The scorn of the solitary reader

Book Club Virgin Illustration by Jillian Tamaki

I’ve been invited to join book clubs, and while outwardly I might politely smile, inwardly I heave. It’s a prospect I find about as appealing as attending the Canadian Academic Accounting Association’s annual Christmas party. (Although, come to think of it, the CAAA might at least have decent booze. I’m willing to bet the majority of book clubs are strictly President’s Choice Chai (decaf) or at best, white wine – from a large-sized bottle.)

The first time I was summoned actually pre-dated rampant usage of the term “book club.” Back then I was slaving away in a shiny new bookstore when my fellow overeducated-and-underpaid-for-the-work colleagues invited me to join them in what they termed “a book chat.” I declined. Was it not enough that I had to endure 40 hours a week with them in desultory conversations about which books to “face out,” let alone spend miserable lunch breaks together in something defined by that pantywaist word, “chat”? My recalcitrance was duly noted, and suddenly I was cold shouldered around the sink tap that passed as water cooler.

This instinctive aversion to the notion of book clubs springs from a deep-rooted belief in the essence of the experience of reading. (Does the phrase “solitary pleasure” ring any pleasant associative bells?) Reading is the greatest of great escapes. Reading is permission to simply be, to exist in another world, the world of the book. But you can’t maintain that Zen state when someone is wittering away about plot, tone and setting as though they are the new holy trinity.

Book club advocates still reading at this point are likely frothing about the obvious differences between reading and discussing, jawing on and on about how “talking books” is a pleasure unto itself. Sure it is. Just as discussing your moron boss, or those bastards in the NHL, or the fine points of Ukrainian politics no one ever talked about until last November are also pleasures. Pleasures in passing. Pleasures perhaps best shared with an intimate, as opposed to a cult – whoops, a “club.” For example: Friend #1: “I just read that fantastic The something Incident of the Dog in the Whosit. But I don’t think you’ll like it, it has all these diagrams where you’ll think there should be words.” Friend #2: “I laughed myself stupid over the latest Shopaholic. Too bad you don’t appreciate crap the way I do.”

This type of exchange is an organic pleasure, if you will, and a useful transmission of information not requiring the contrivance of reading a pre-ordained book and dutifully “going to a meeting” to discuss its contents. The latter manufactures your experience; it does a disservice to the book-seeking heart. It puts that tender organ in danger of losing the pure experience of reading, the spontaneous pleasure of talking about what’s been read, the candy shop joy of choosing what you alone will read next. Let’s face it: clubs of any kind exist to homogenize opinion, or at the very least, tenaciously mould the honest instincts of their members.

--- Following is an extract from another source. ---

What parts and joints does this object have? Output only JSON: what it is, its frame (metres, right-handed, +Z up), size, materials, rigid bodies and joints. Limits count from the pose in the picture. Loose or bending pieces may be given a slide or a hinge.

It would be fair at this point to acknowledge that yes, there is a big difference between book clubs that meet in people’s living rooms and book clubs that are simply covert arms of the publishing industry. Take, for example, bookclubs.ca – anyone notice the teensy Random House link at the bottom of the page?

There is also a difference between the power wielded by Oprah or “Richard and Judy” (Britain’s “perma-tanned first couple of sofa television,” as the Independent would have it), and the clout of the Type “A” personality in your book club.

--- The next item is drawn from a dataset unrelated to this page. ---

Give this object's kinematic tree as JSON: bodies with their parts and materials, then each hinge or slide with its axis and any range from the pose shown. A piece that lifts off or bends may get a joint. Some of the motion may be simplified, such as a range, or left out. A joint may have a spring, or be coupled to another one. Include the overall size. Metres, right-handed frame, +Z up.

Nonetheless, your cute little ol’ book club is not necessarily exempt from the canny wiles of the publishing industry. Book club consultants and books telling you how to run a book club are just a small sign of this greater force at work. Another, those annoying “reader’s guides” that began popping up in trade paperback editions of “women’s fiction” about five years ago. These guides cost publishers more money to produce – but they lead to greater sales, since book clubs tend to choose them over a guide-less edition. Most publishers target book clubs on their websites for the same reason. Book clubs are being gently led to the well for a long drink of whatever publishers want them to swallow. Because publishers know that the key to selling books over a long period of time is entirely in the hands, or mouths, of average humble readers – a.k.a. word of mouth. What better conduit than book clubs?

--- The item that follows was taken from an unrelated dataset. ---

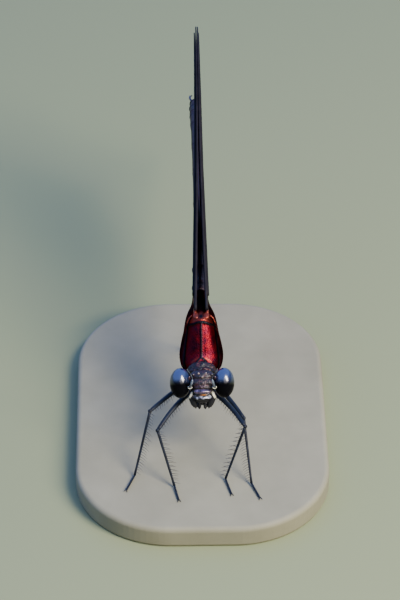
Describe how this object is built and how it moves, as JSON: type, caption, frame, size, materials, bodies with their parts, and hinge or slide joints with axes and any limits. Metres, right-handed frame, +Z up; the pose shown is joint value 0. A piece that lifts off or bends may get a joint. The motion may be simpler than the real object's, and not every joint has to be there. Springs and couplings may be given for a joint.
{
  "type": "damselfly model",
  "caption": "Life-size male demoiselle damselfly with dark wings closed over its back, standing on a flat display base.",
  "frame": {"origin": "middle of the display base's underside", "axes": "+Z up, head looking towards -Y, abdomen towards +Y, +X towards the insect's own left"},
  "size_m": [0.024, 0.0573, 0.0278],
  "materials": {
    "head_cuticle": "dark metallic copper-violet cuticle",
    "eye": "glossy black compound eye",
    "antenna": "dark grey-blue",
    "mouthparts": "glossy black with pale spots",
    "thorax_cuticle": "metallic copper-red plates with black seams",
    "abdomen_cuticle": "dark metallic copper-violet",
    "wing": "dark brown membrane with black veins",
    "leg": "black with a blue-grey sheen",
    "stand": "plain pale painted plate"
  },
  "bodies": {
    "root": {"abdomen_base": "abdomen_cuticle", "abdomen_front": "abdomen_cuticle", "abdomen_middle": "abdomen_cuticle", "abdomen_rear": "abdomen_cuticle", "abdomen_tip": "abdomen_cuticle", "antenna_left": "antenna", "antenna_right": "antenna", "clasper_left": "abdomen_cuticle", "clasper_right": "abdomen_cuticle", "eye_left": "eye", "eye_right": "eye", "forewing_left": "wing", "forewing_right": "wing", "front_leg_left_femur": "leg", "front_leg_left_tarsus": "leg", "front_leg_left_tibia": "leg", "front_leg_right_femur": "leg", "front_leg_right_tarsus": "leg", "front_leg_right_tibia": "leg", "head": "head_cuticle", "hind_leg_left_femur": "leg", "hind_leg_left_tarsus": "leg", "hind_leg_left_tibia": "leg", "hind_leg_right_femur": "leg", "hind_leg_right_tarsus": "leg", "hind_leg_right_tibia": "leg", "hindwing_left": "wing", "hindwing_right": "wing", "labium": "mouthparts", "mandible_left": "mouthparts", "mandible_right": "mouthparts", "middle_leg_left_femur": "leg", "middle_leg_left_tarsus": "leg", "middle_leg_left_tibia": "leg", "middle_leg_right_femur": "leg", "middle_leg_right_tarsus": "leg", "middle_leg_right_tibia": "leg", "prothorax": "thorax_cuticle", "stand_base": "stand", "thorax": "thorax_cuticle"}
  },
  "joints": []
}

Should you require scientific proof you might want to turn to the American Physical Society’s journal, Physical Review Letters, which published a report last year tracing the commercial success of books on Amazon.com’s Top 50 List from 2002 to 2004. They discovered the effect of book clubs on sales was of greater financial significance than the hoopla created by a major marketing campaign. The latter goes like this: you see a gargantuan advert for, say, The Oxford History of Western Music, so naturally you run out and buy all six volumes. But once the ad stops running oddly enough no one is chattering about the OHWM, so sales plummet. The book club effect is the opposite, long-term and insidious. Or, as one of the report’s researchers concluded: “If you manage to convince a small handful of small book clubs, the likelihood of really penetrating the network of buyers and selling a lot is higher.” I rest my case.

Once upon a time, back in the heady sales figure days following the first Oprah book club phenom, I was in a pub enjoying a quiet drink, unaware that Ann-Marie MacDonald, author of the Oprah’d Fall on Your Knees, was doing same. A woman of a certain age and of a certain gushiness approached her.

“My book club did you, and we loved it,” she genuflected.

I waited for MacDonald to ask, “Why didn’t you just read it?” But instead she merely smiled. Of course, considering the financial consequences of being “done” by Oprah, maybe she’d decided being “done” by any club was a bit of all right.

Presumably this encounter left the author feeling chuffed. It left me feeling gloomy. Almost as gloomy as when I read the words of Sue Zimmerman, 50, in an article about book clubs published recently by California’s Ventura County Star.

“Sometimes you need to be in a book club because you’re reading and reading and you just don’t get it,” said Zimmerman. “That’s what clubs do. They help you get it.”

If I met Sue Zimmerman, 50, I’d suggest otherwise. Because maybe if you “just don’t get it,” you’re not necessarily meant to. Or maybe you should just read another book, one that you do “get,” one that you actually want to read.

So consider yourself warned. Beware of book club fanatics: marionettes gently dancing for the publishing industry’s puppeteers. These people want to tell you what to read, when, and how to read it.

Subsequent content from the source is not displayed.